А Дали, проживая в резиденции, в своей комнате, превращенной в мастерскую, в это самое время экспериментирует, там, под влиянием Хуана Гриса, он пишет — на картоне, гуашью, с элементами коллажа — один из кубистских автопортретов, в центре которого дуги его бровей — они узнаваемы, а также хорошо читается название одной газеты, которое свидетельствует о его политических взглядах явно левого толка. Еще на одном автопортрете того же года и почти того же формата (104,9x75,4 см) мы видим в руках художника ежедневную газету французских коммунистов «Юманите», на которую он подписался еще в Фигерасе, а его дядя-книготорговец взял на себя труд переадресовать эту подписку ему в Мадрид.
Так что эпизод с коленопреклонением перед Альфонсом XIII не должен вводить нас в заблуждение: его описывал уже сильно изменившийся Дали. Он придумал свою «тайную жизнь» спустя двадцать лет после реальных событий и, по выражению Гензбура, вывернул свою куртку наизнанку, увидев, что она подбита мехом норки. Это со временем он превратился в монархиста, а в то время еще на все лады повторял, что видит множество достоинств у Франко.
Поскольку после Второй мировой войны Дали слишком часто говорил о том, что он монархист, следует еще раз подчеркнуть вот что: в 1922 году он упрямо подписывался на «Юманите» и демонстрировал свои политические взгляды на картинах.
Годом позже Примо де Ривера, отец создателя фаланги[164]
, установил в Испании диктатуру. Это были годы политических потрясений. Набирало силы рабочее и анархистское движение. «Однажды, — рассказывает Бунюэль, — вернувшись из Сарагосы, я узнал на вокзале, что Дато, занимавший пост председателя Республиканского совета, накануне был убит прямо на улице. Я сел в фиакр, и кучер показал мне следы пуль на улице Алькала. В другой раз мы с огромной радостью узнали, что анархисты во главе с — если я ничего не путаю — Аскасо и Дуррутти только что расправились с неким епископом, одиозной личностью, которую ненавидели все вокруг и даже один из моих дядюшек, каноник. Тем вечером мы выпили за то, чтобы душа его была проклята».В Резиденции, а отнюдь не в академии, движимый лишь одним — но очень сильным — упрямством, Дали экспериментировал как только мог во всех направлениях. «Вместо ярких красок предыдущих лет я использовал в то время только черную, белую, оливковую и синюю». Он писал свои картины на картоне. Мешал гуашь с маслом. Два холста покрыл толстым слоем клеевой краски и извести. На полученной поверхности он писал картины, благодаря которым привлек к себе интерес других обитателей Резиденции. Судя по всему, проживавшие там тогда студенты делились на две группы. Одна из них объявила себя «литературным авангардом». «Миазмы катастрофических настроений послевоенного лихолетья уже начали расползаться там», — заметил Дали про одну и добавил про другую: «А эта группа переняла едва оформившиеся традиции негативизма и парадоксальности еще у одной группы литераторов и художников, которая причисляла себя к "ультраизму", используя один из тех "измов", что родились из робкого подражания европейцам. В какой-то степени они смыкались с дадаистами».

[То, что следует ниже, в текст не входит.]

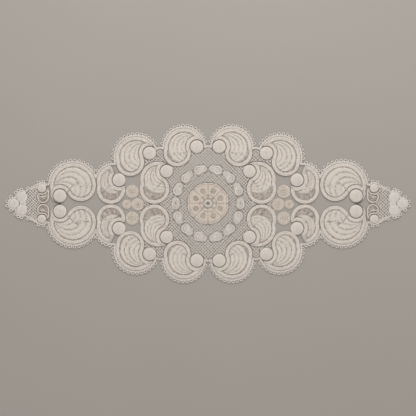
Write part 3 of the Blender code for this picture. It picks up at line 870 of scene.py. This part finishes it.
def picot_places(out, pitch_mm):
    """Where the picots stand all round the mat: circle, angle on it, and how it is mirrored."""
    places = []
    for flip_y in (1, -1):
        arcs = edging_arcs(out, flip_y)
        for number, (centre, radius, start, end) in enumerate(arcs):
            pitch = math.degrees(pitch_mm / radius)
            first = start + (0.5 if number == 0 else PICOT_MARGIN) * pitch
            last = end - (0.5 if number == len(arcs) - 1 else PICOT_MARGIN) * pitch
            if last - first < -0.5 * pitch:
                continue
            count = round((last - first) / pitch) if last - first > 0.5 * pitch else 0
            turns = [first + (last - first) * i / count for i in range(count + 1)] if count else [
                (first + last) / 2]
            for turn in turns:
                for flip_x in (1, -1):
                    places.append((centre, radius, turn, flip_x, flip_y))
    return places


def band_rings(line, half, height, pitch):
    """A low band along a closed line, worked in posts with a dip between each pair, darkened with painted
    shade to stand for a small hole.
    """
    sides = []
    for before, here, after in zip(line[-1:] + line, line, line[1:] + line[:1]):
        tangent = Vector((after[0] - before[0], after[1] - before[1])).normalized()
        sides.append((here, (tangent.y, -tangent.x), math.dist(before, here)))
    rings = []
    for i in range(10):
        tilt = 2 * math.pi * i / 10
        off, travelled, ring = half * math.cos(tilt), 0.0, []
        for (x, y), (nx, ny), step in sides:
            travelled += step
            painted_shade_dip = (0.5 + 0.5 * math.cos(2 * math.pi * travelled / pitch)) ** 2 * math.exp(-(off / 1.0) ** 2)
            top = height / 2 * (1 + math.sin(tilt)) * (1 - 0.55 * painted_shade_dip * (math.sin(tilt) > 0))
            ring.append((x + nx * off, y + ny * off, top, 0.5 + 0.4 * math.sin(tilt) - 0.75 * painted_shade_dip))
        rings.append(ring)
    return rings


def picot_mesh():
    """One picot: a round of thread standing up a little, painted lighter on top and darker underneath, with
    a dark disc of painted shade at the bottom of its eye.
    """
    shape = new_shape()
    rings = []
    for i in range(8):
        tilt = 2 * math.pi * i / 8
        reach = 1.95 + 0.85 * math.cos(tilt)
        rings.append([(x, y, 0.95 + 0.9 * math.sin(tilt), 0.62 + 0.42 * math.sin(tilt))
                      for x, y in ring_of((0, 0), reach, 0, 360, 18)[:-1]])
    close_tube(shape, worked(shape, rings, closed=False))
    # A dark disc of painted shade closes the bottom of the eye.
    worked(shape, [[(x, y, z, 0.0) for x, y in ring_of((0, 0), 1.3, 0, 360, 12)[:-1]] for z in (0.15, 0.4)])
    mesh = bpy.data.meshes.new("picot")
    shape.to_mesh(mesh)
    shape.free()
    return mesh


class MAT_OT_edging(bpy.types.Operator):
    """Works the picot edging, one round all round the mat"""

    bl_idname = "mat.edging"
    bl_label = "Edging"

    def execute(self, context):
        finish = crochet("bright_crochet", context.scene.mat_colours.ivory)
        pitch = context.scene.mat_sizes.picot_pitch / MM
        shape = new_shape()
        close_tube(shape, worked(shape, band_rings(edging_line(1.5), 1.75, 1.6, pitch / 2), closed=False))
        picot = picot_mesh()
        for centre, radius, turn, flip_x, flip_y in picot_places(3.9, pitch):
            x, y = on_circle(centre, radius, turn)
            one = picot.copy()
            one.transform(Matrix.Translation((x * flip_x * MM, y * flip_y * MM, 0)))
            shape.from_mesh(one)
            bpy.data.meshes.remove(one)
        charted(shape)
        picots, = set_out(shape, finish, [("picot_round", "edging", 1, 1)])
        laid_flat(bpy.data.objects["threads_of_ground"], "ground", [picots])
        return {"FINISHED"}


def group_node(tree, kind, inputs, **settings):
    """Adds a node, sets its options and joins or fills its inputs."""
    made = tree.nodes.new(kind)
    for key, value in settings.items():
        setattr(made, key, value)
    for key, value in inputs.items():
        if isinstance(value, bpy.types.NodeSocket):
            tree.links.new(value, made.inputs[key])
        else:
            made.inputs[key].default_value = value
    return made


def calculated(tree, operation, *values):
    return group_node(tree, "ShaderNodeMath", dict(enumerate(values)), operation=operation).outputs[0]


def fibre_and_shade_group():
    """Fibre and painted shade: fine mottling and fuzz that every thread of the mat has, and the mix from the
    painted shade colour to the light colour by tone.
    """
    if "fibre_and_painted_shade" in bpy.data.node_groups:
        return bpy.data.node_groups["fibre_and_painted_shade"]
    tree = bpy.data.node_groups.new("fibre_and_painted_shade", "ShaderNodeTree")
    for name, kind in (("Light", "NodeSocketColor"), ("Shade", "NodeSocketColor"),
                       ("Tone", "NodeSocketFloat"), ("Relief", "NodeSocketFloat")):
        tree.interface.new_socket(name, in_out="INPUT", socket_type=kind)
    for name, kind in (("Color", "NodeSocketColor"), ("Roughness", "NodeSocketFloat"),
                       ("Height", "NodeSocketFloat")):
        tree.interface.new_socket(name, in_out="OUTPUT", socket_type=kind)
    given = tree.nodes.new("NodeGroupInput")
    place = tree.nodes.new("ShaderNodeTexCoord").outputs["Object"]
    patches = group_node(tree, "ShaderNodeTexNoise", {"Vector": place, "Scale": 340.0, "Detail": 3.0})
    fuzz = group_node(tree, "ShaderNodeTexNoise", {"Vector": place, "Scale": 1500.0, "Detail": 4.0})
    drift = calculated(tree, "MULTIPLY_ADD", patches.outputs["Fac"], 1.0, -0.5)
    grain = calculated(tree, "MULTIPLY_ADD", fuzz.outputs["Fac"], 0.24, -0.12)
    tone = calculated(tree, "ADD", calculated(tree, "ADD", given.outputs["Tone"], drift), grain)
    ramp = group_node(tree, "ShaderNodeMapRange", {"Value": tone, "From Min": -0.28, "From Max": 0.66})
    mix = group_node(tree, "ShaderNodeMix", {0: ramp.outputs[0], 6: given.outputs["Shade"],
                                            7: given.outputs["Light"]}, data_type="RGBA")
    rough = calculated(tree, "MULTIPLY_ADD", grain, 0.5, 0.84)
    height = calculated(tree, "ADD", calculated(tree, "MULTIPLY", fuzz.outputs["Fac"], 0.35),
                        given.outputs["Relief"])
    out = tree.nodes.new("NodeGroupOutput")
    tree.links.new(mix.outputs[2], out.inputs["Color"])
    tree.links.new(rough, out.inputs["Roughness"])
    tree.links.new(height, out.inputs["Height"])
    return tree


def thread_shader(name, light, build_tone):
    """A matt cotton material whose colour runs from the painted shade colour to the light colour by its
    tone; build_tone makes its tone and relief from the piece's own chart.
    """
    if name in bpy.data.materials:
        return bpy.data.materials[name]
    colours = bpy.context.scene.mat_colours
    made = bpy.data.materials.new(name)
    made.use_nodes = True
    tree = made.node_tree
    shader = tree.nodes["Principled BSDF"]
    tone, relief = build_tone(tree)
    fibre_and_shade = group_node(tree, "ShaderNodeGroup", {}, node_tree=fibre_and_shade_group())
    fibre_and_shade.inputs["Light"].default_value = (*light, 1)
    fibre_and_shade.inputs["Shade"].default_value = (*colours.shade, 1)
    tree.links.new(tone, fibre_and_shade.inputs["Tone"])
    tree.links.new(relief, fibre_and_shade.inputs["Relief"])
    tree.links.new(fibre_and_shade.outputs["Color"], shader.inputs["Base Color"])
    tree.links.new(fibre_and_shade.outputs["Roughness"], shader.inputs["Roughness"])
    bump = group_node(tree, "ShaderNodeBump", {"Height": fibre_and_shade.outputs["Height"], "Strength": 0.7,
                                              "Distance": 0.0006})
    tree.links.new(bump.outputs["Normal"], shader.inputs["Normal"])
    shader.inputs["Sheen Weight"].default_value = 0.25
    shader.inputs["Sheen Roughness"].default_value = 0.6
    shader.inputs["Specular IOR Level"].default_value = 0.25
    return made


def crochet(name, light):
    """Close crochet: columns of stitches that follow each row, stepped from row to row. Its colour is the
    painted light and shade kept on each point, with each stitch painted a little lighter where it stands up.
    """
    def build(tree):
        sizes = bpy.context.scene.mat_sizes
        chart = group_node(tree, "ShaderNodeUVMap", {}, uv_map="stitches").outputs[0]
        parts = group_node(tree, "ShaderNodeSeparateXYZ", {0: chart})
        row = calculated(tree, "DIVIDE", parts.outputs[1], sizes.row / MM)
        column = calculated(tree, "DIVIDE", parts.outputs[0], sizes.stitch / MM)
        step = calculated(tree, "MULTIPLY", calculated(tree, "FLOOR", row), 0.5)
        slant = calculated(tree, "MULTIPLY", calculated(tree, "FRACT", row), 0.35)
        phase = calculated(tree, "ADD", calculated(tree, "ADD", column, step), slant)
        ribs = calculated(tree, "COSINE", calculated(tree, "MULTIPLY", phase, 2 * math.pi))
        rows = calculated(tree, "COSINE", calculated(tree, "MULTIPLY", row, 2 * math.pi))
        weave = calculated(tree, "ADD", calculated(tree, "MULTIPLY", ribs, 0.6),
                           calculated(tree, "MULTIPLY", rows, 0.4))
        kept = group_node(tree, "ShaderNodeAttribute", {}, attribute_name="tone").outputs["Fac"]
        tone = calculated(tree, "MULTIPLY_ADD", weave, 0.2, kept)
        return tone, weave
    return thread_shader(name, light, build)


def thread_finish(name, light):
    """Single threads with a twist: painted light on top and brown painted shade low down by the table, the
    twist painted a little lighter on its crests.
    """
    def build(tree):
        place = tree.nodes.new("ShaderNodeTexCoord").outputs["Object"]
        parts = group_node(tree, "ShaderNodeSeparateXYZ", {0: place})
        # Painted shade by height: the lower a thread lies, the nearer its colour goes to the shade colour.
        level = group_node(tree, "ShaderNodeMapRange", {"Value": parts.outputs[2], "From Min": 0.0003,
                                                       "From Max": 0.0016, "To Min": -0.2, "To Max": 1.25})
        twist = group_node(tree, "ShaderNodeTexWave", {"Vector": place, "Scale": 380.0,
                                                      "Distortion": 2.0}, bands_direction="DIAGONAL")
        tone = calculated(tree, "MULTIPLY_ADD", twist.outputs["Fac"], 0.16, level.outputs[0])
        return tone, twist.outputs["Fac"]
    return thread_shader(name, light, build)


def floor_finish(colour):
    """A plain pale board with the faintest unevenness."""
    made = bpy.data.materials.new("plain_floor")
    made.use_nodes = True
    tree = made.node_tree
    place = tree.nodes.new("ShaderNodeTexCoord").outputs["Object"]
    cloud = group_node(tree, "ShaderNodeTexNoise", {"Vector": place, "Scale": 4.0, "Detail": 2.0})
    mix = group_node(tree, "ShaderNodeMix", {0: cloud.outputs["Fac"], 6: (*[c * 0.97 for c in colour], 1),
                                            7: (*[c * 1.03 for c in colour], 1)}, data_type="RGBA")
    shader = tree.nodes["Principled BSDF"]
    tree.links.new(mix.outputs[2], shader.inputs["Base Color"])
    shader.inputs["Roughness"].default_value = 0.9
    shader.inputs["Specular IOR Level"].default_value = 0.1
    return made


# The photograph's frame: millimetres a pixel, and how far the mat's middle lies above its centre.
FRAME_PIXELS = 416
MM_PER_PIXEL = 1.496
MIDDLE_ABOVE_CENTRE = 4.4
LENS = 70.0


class MAT_OT_stage(bpy.types.Operator):
    """Lays the floor and sets the light and the camera"""

    bl_idname = "mat.stage"
    bl_label = "Stage"

    def execute(self, context):
        shape = bmesh.new()
        bmesh.ops.create_grid(shape, x_segments=1, y_segments=1, size=3)
        bmesh.ops.translate(shape, vec=(0, 0, -0.0002), verts=shape.verts)
        mesh = bpy.data.meshes.new("floor")
        shape.to_mesh(mesh)
        shape.free()
        mesh.materials.append(floor_finish(context.scene.mat_colours.floor))
        floor = bpy.data.objects.new("floor", mesh)
        context.scene.collection.objects.link(floor)
        self.light("window", 0.9, 11.3, (0.1, 1.1, 1.0), (1.0, 0.98, 0.95))
        self.light("fill", 2.5, 10.5, (-0.2, -1.0, 2.2), (1.0, 0.97, 0.94))
        world = bpy.data.worlds.new("studio")
        world.use_nodes = True
        world.node_tree.nodes["Background"].inputs["Color"].default_value = (1.0, 0.97, 0.94, 1)
        world.node_tree.nodes["Background"].inputs["Strength"].default_value = 0.38
        context.scene.world = world
        camera = bpy.data.cameras.new("overhead")
        camera.lens = LENS
        view = bpy.data.objects.new("overhead", camera)
        width = FRAME_PIXELS * MM_PER_PIXEL * MM
        view.location = (0, -MIDDLE_ABOVE_CENTRE * MM_PER_PIXEL * MM, width * LENS / camera.sensor_width)
        context.scene.collection.objects.link(view)
        context.scene.camera = view
        context.scene.view_settings.view_transform = "Standard"
        return {"FINISHED"}

    def light(self, name, size, power, place, colour):
        lamp = bpy.data.lights.new(name, "AREA")
        lamp.energy = power
        lamp.size = size
        lamp.color = colour
        holder = bpy.data.objects.new(name, lamp)
        holder.location = place
        holder.rotation_euler = Vector(place).to_track_quat("Z", "Y").to_euler()
        bpy.context.scene.collection.objects.link(holder)


OPERATORS = (MAT_OT_commas, MAT_OT_scrolls, MAT_OT_flower, MAT_OT_discs, MAT_OT_clovers, MAT_OT_nets,
             MAT_OT_edging, MAT_OT_stage)


class MAT_PT_panel(bpy.types.Panel):
    """Lists the mat's pieces, sizes and colours"""

    bl_label = "Lace mat"
    bl_idname = "MAT_PT_panel"
    bl_space_type = "VIEW_3D"
    bl_region_type = "UI"
    bl_category = "Lace mat"

    def draw(self, context):
        for group in (context.scene.mat_sizes, context.scene.mat_colours):
            for name in group.bl_rna.properties.keys():
                if name not in ("rna_type", "name"):
                    self.layout.prop(group, name)
        for operator in OPERATORS:
            self.layout.operator(operator.bl_idname)


CLASSES = (MatSizes, MatColours, *OPERATORS, MAT_PT_panel)


def register():
    for kind in CLASSES:
        bpy.utils.register_class(kind)
    bpy.types.Scene.mat_sizes = bpy.props.PointerProperty(type=MatSizes)
    bpy.types.Scene.mat_colours = bpy.props.PointerProperty(type=MatColours)


def unregister():
    del bpy.types.Scene.mat_colours
    del bpy.types.Scene.mat_sizes
    for kind in reversed(CLASSES):
        bpy.utils.unregister_class(kind)


def main():
    register()
    bpy.ops.mat.commas()
    bpy.ops.mat.scrolls()
    bpy.ops.mat.flower()
    bpy.ops.mat.discs()
    bpy.ops.mat.clovers()
    bpy.ops.mat.nets()
    bpy.ops.mat.edging()
    bpy.ops.mat.stage()


if __name__ == "__main__":
    main()
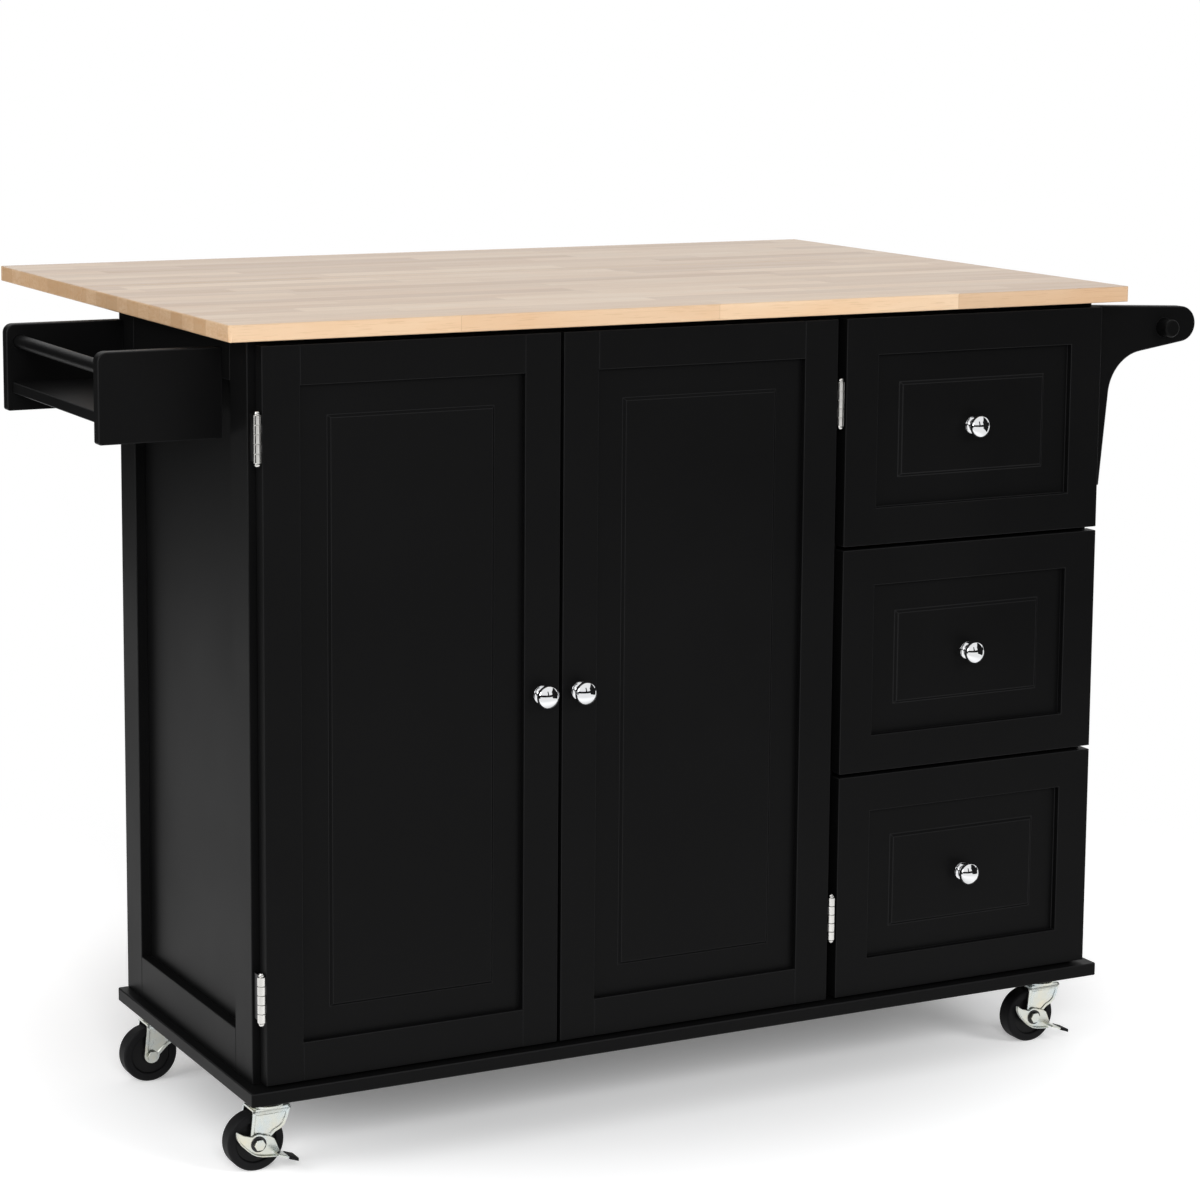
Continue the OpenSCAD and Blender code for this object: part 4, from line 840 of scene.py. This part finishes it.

А от дада до сюрреализма, как всем известно, всего один шаг.
Отстраненный и ироничный тон этого пассажа вполне объясним — «Тайная жизнь...» была написана Дали после его ссоры с Бретоном. Тем не менее, именно пройдя через это горнило идей, страстей, талантов и разного рода безумств, Дали сформировался как мастер, равно как Бунюэль и Лорка.
«В нашей группе из Резиденции, — писал Дали с изрядной долей ехидства, — состояли Пепин Бельо, Луис Бунюэль, Гарсиа Лорка, Педро Гарфиас[165]
, Эухенио Монтес[166], Рафаэль Баррадес[167] и кое-кто еще. Из всех тех, с кем мне пришлось общаться в ту пору, лишь двоим было предначертано судьбой достичь вершин: Гарсиа Лорке в поэзии и драматургии и Эухенио Монтесу в познании тайн души и мысли».